A federal judge formally tossed out Kansas’ gay marriage ban on Monday, forcing Gov. Sam Brownback to allow state agencies to offer benefits to same-sex couples.
U.S. District Judge Daniel Crabtree ruled the provision in the state’s constitution that prohibits issuing marriage licenses to gay or lesbian couples violates the 14th Amendment to the U.S. Constitution.
Although it’s been six weeks since the U.S. Supreme Court legalized same-sex marriage, not all Kansas agencies were honoring the benefits provided by the higher court’s decision because Gov. Sam Brownback had not issued a directive, said Micah Kubic, executive director of the ACLU of Kansas.

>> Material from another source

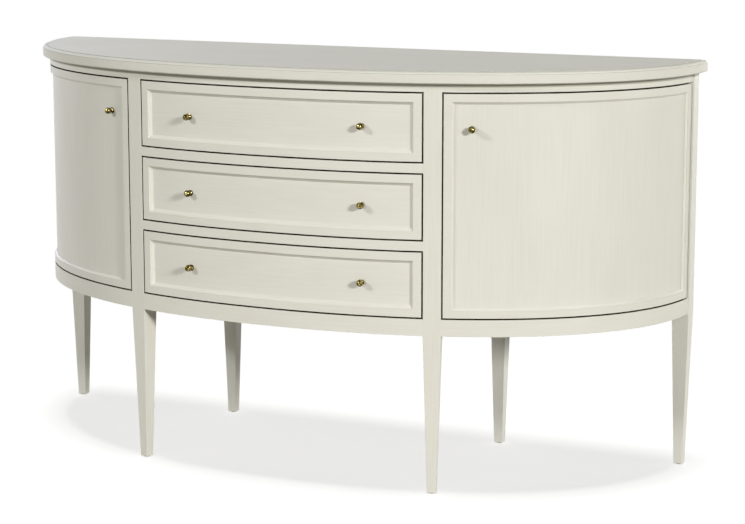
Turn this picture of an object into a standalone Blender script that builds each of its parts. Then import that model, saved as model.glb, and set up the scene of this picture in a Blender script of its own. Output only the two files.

“The governor and the attorney general have been relatively reluctant to implement the ruling handed down by the U. S. Supreme Court on June 26,,” he said. “As of today, there still has not been a clear directive.”
Kubic said that lead to confusion and differing accounts about those benefits for things like health care for state employees or a name change on a driver’s license.
“Which means that it can be taken away at any moment, right? If there’s no real guidance, if there’s no real direction or instruction from the folks at the top, that’s a problem,” Kubic said.
An email seeking comment from Attorney General Derek Schmidt, who handled the case, was not returned.
The ACLU will next ask Crabtree for attorney’s fees, which are typically awarded plaintiffs who bring federal civil rights cases and win.